Looking forward, Lardy also suggests farmers use a variety of marketing tools to sell their crop, such as cash contracts offered by their local grain buyer as well as futures and options.

“I think diversification is really essential to having a strong marketing plan,” he said. “You don’t want to be torpedoed by one market move or one particular action. There’s so many great ways to market your crop that, hopefully, people are educating themselves and taking a look and being open to those different options.”

He said one of the hardest things in 2012, when prices rallied to record prices, was the number of farmers who tried to hit the top of the market and narrowly missed.

“I hate seeing guys just have regret. You know, what would have been wrong with selling at $7.80? OK, so your neighbor tried for $8, and maybe your neighbor got $8,” Lardy said. “That’s one of those situations where you maybe sell a call.”

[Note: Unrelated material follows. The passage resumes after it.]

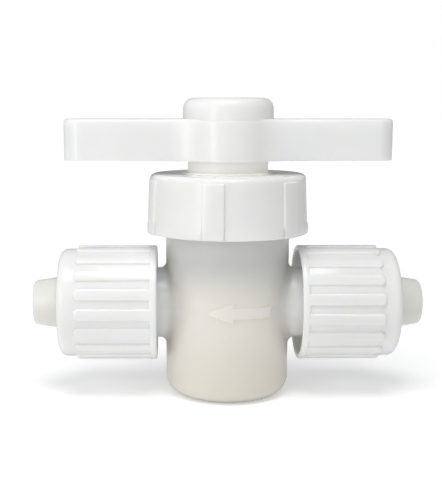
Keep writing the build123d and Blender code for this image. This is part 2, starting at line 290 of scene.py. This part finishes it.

Last fall, USDA released a report on farmers’ preferred marketing tools, which found the vast majority are more comfortable using cash marketing contracts. You can read more here: https://www.dtnpf.com/….

Lardy said options can be a good tool in times like these to participate in price rallies, but “You have to have an understanding of them and they’re not for everybody, but that is an interesting tool to once again diversify some of your marketing techniques.”